EXERCISE TASK:
Extract every line below, verbatim.

RAW DATA:
┌────────

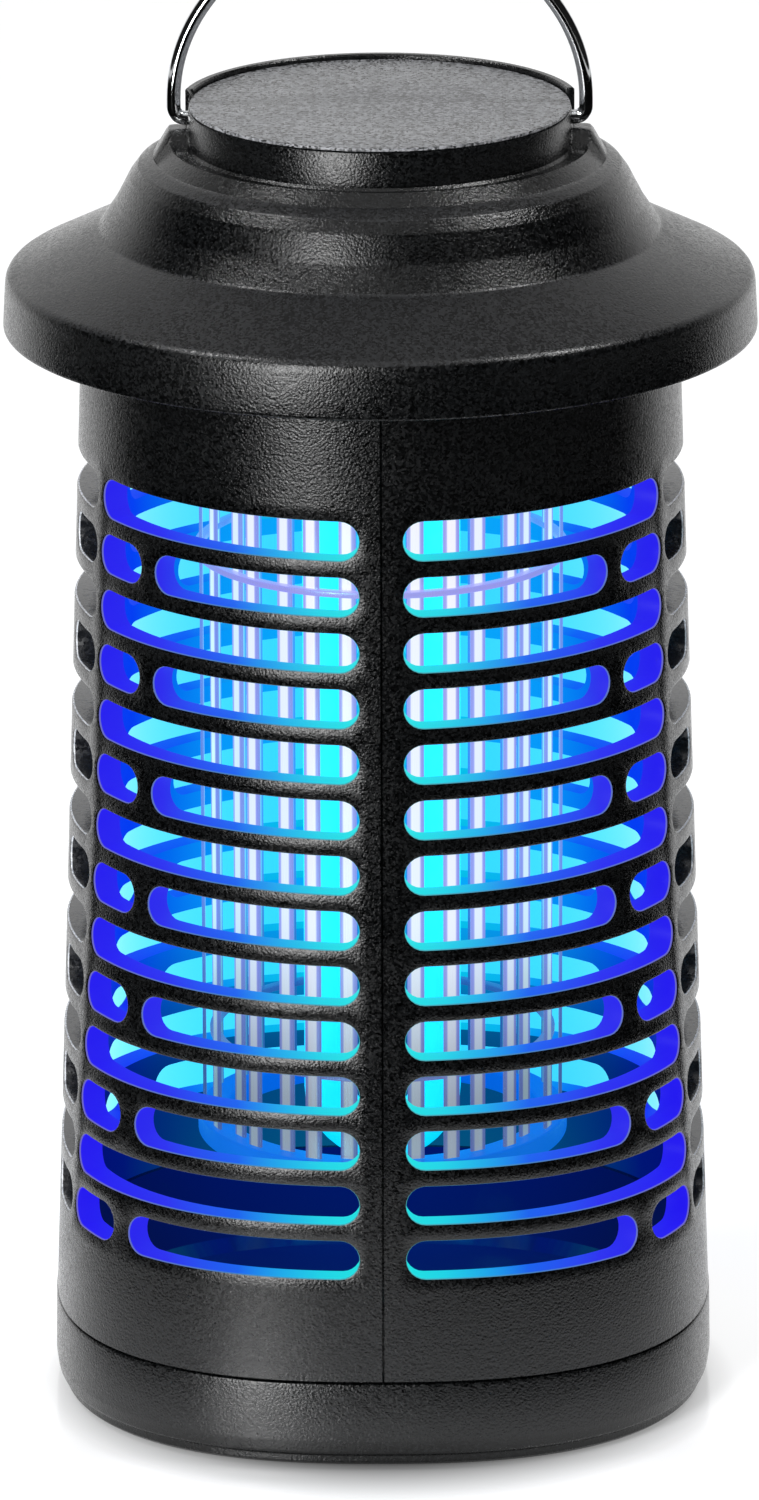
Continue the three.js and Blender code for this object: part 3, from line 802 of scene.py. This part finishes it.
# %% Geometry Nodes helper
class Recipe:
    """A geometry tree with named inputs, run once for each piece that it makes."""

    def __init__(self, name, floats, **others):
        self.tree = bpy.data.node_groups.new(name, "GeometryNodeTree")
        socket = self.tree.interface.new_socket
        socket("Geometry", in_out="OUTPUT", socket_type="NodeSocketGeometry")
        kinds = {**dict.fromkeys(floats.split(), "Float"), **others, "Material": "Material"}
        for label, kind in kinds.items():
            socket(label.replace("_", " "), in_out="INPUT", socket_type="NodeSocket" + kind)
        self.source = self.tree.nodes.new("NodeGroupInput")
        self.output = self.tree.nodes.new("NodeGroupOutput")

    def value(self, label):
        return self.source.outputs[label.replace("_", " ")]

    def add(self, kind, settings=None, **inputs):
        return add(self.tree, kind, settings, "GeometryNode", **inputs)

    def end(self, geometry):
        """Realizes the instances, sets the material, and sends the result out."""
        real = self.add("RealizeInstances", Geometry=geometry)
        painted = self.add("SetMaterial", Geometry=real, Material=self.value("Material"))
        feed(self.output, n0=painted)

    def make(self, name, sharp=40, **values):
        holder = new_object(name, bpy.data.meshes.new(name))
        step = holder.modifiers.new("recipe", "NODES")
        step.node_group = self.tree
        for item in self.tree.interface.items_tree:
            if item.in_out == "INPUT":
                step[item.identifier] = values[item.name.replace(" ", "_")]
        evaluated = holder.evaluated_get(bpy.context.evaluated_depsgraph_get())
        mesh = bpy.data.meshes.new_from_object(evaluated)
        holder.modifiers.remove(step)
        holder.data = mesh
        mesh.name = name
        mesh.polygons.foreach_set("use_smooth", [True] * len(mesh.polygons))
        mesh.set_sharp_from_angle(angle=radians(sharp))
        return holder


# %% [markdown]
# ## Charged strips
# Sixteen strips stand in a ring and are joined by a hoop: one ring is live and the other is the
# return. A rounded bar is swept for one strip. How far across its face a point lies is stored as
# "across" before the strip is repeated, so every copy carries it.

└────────

COMPLETE ANSWER:
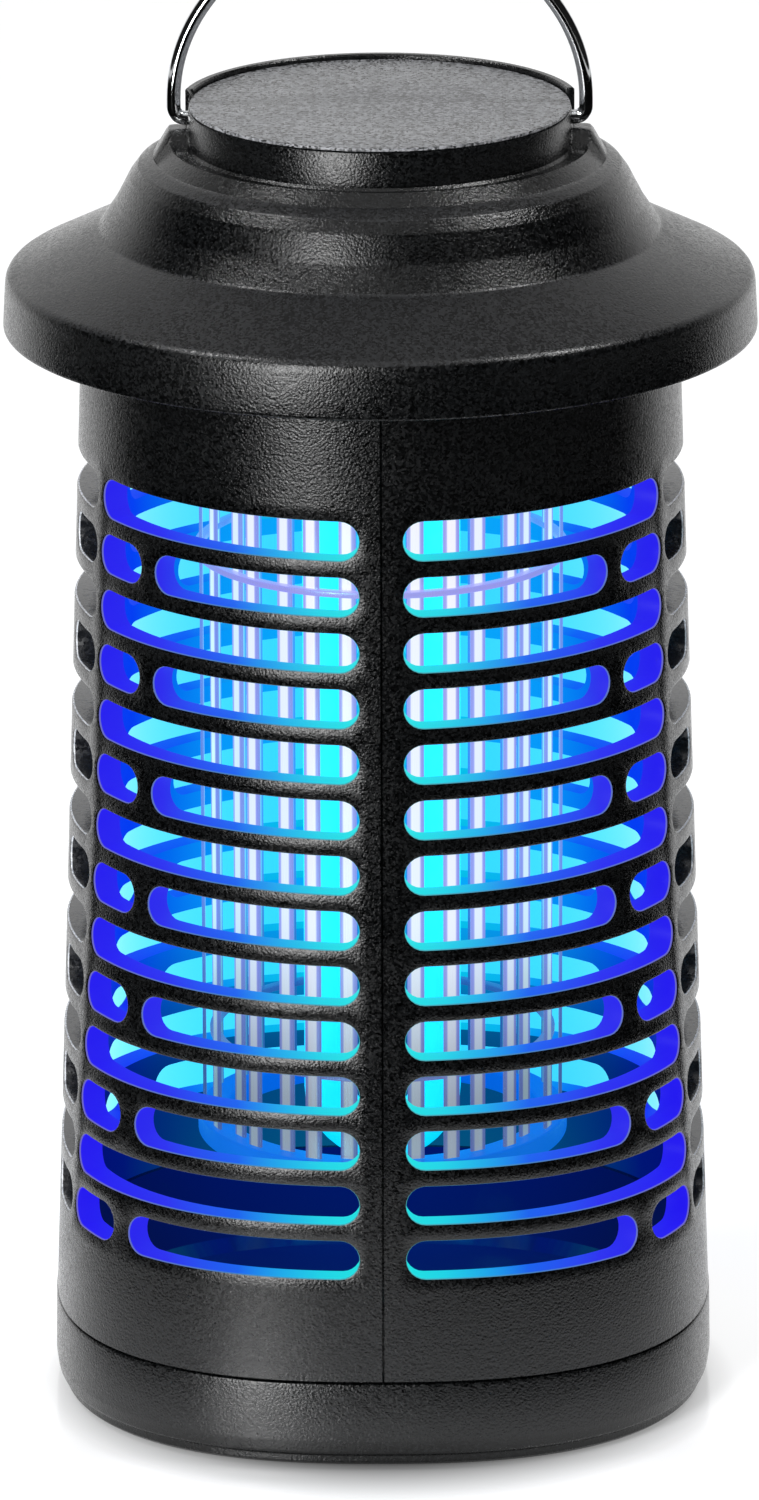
Continue the three.js and Blender code for this object: part 3, from line 802 of scene.py. This part finishes it.
# %% Geometry Nodes helper
class Recipe:
    """A geometry tree with named inputs, run once for each piece that it makes."""

    def __init__(self, name, floats, **others):
        self.tree = bpy.data.node_groups.new(name, "GeometryNodeTree")
        socket = self.tree.interface.new_socket
        socket("Geometry", in_out="OUTPUT", socket_type="NodeSocketGeometry")
        kinds = {**dict.fromkeys(floats.split(), "Float"), **others, "Material": "Material"}
        for label, kind in kinds.items():
            socket(label.replace("_", " "), in_out="INPUT", socket_type="NodeSocket" + kind)
        self.source = self.tree.nodes.new("NodeGroupInput")
        self.output = self.tree.nodes.new("NodeGroupOutput")

    def value(self, label):
        return self.source.outputs[label.replace("_", " ")]

    def add(self, kind, settings=None, **inputs):
        return add(self.tree, kind, settings, "GeometryNode", **inputs)

    def end(self, geometry):
        """Realizes the instances, sets the material, and sends the result out."""
        real = self.add("RealizeInstances", Geometry=geometry)
        painted = self.add("SetMaterial", Geometry=real, Material=self.value("Material"))
        feed(self.output, n0=painted)

    def make(self, name, sharp=40, **values):
        holder = new_object(name, bpy.data.meshes.new(name))
        step = holder.modifiers.new("recipe", "NODES")
        step.node_group = self.tree
        for item in self.tree.interface.items_tree:
            if item.in_out == "INPUT":
                step[item.identifier] = values[item.name.replace(" ", "_")]
        evaluated = holder.evaluated_get(bpy.context.evaluated_depsgraph_get())
        mesh = bpy.data.meshes.new_from_object(evaluated)
        holder.modifiers.remove(step)
        holder.data = mesh
        mesh.name = name
        mesh.polygons.foreach_set("use_smooth", [True] * len(mesh.polygons))
        mesh.set_sharp_from_angle(angle=radians(sharp))
        return holder


# %% [markdown]
# ## Charged strips
# Sixteen strips stand in a ring and are joined by a hoop: one ring is live and the other is the
# return. A rounded bar is swept for one strip. How far across its face a point lies is stored as
# "across" before the strip is repeated, so every copy carries it.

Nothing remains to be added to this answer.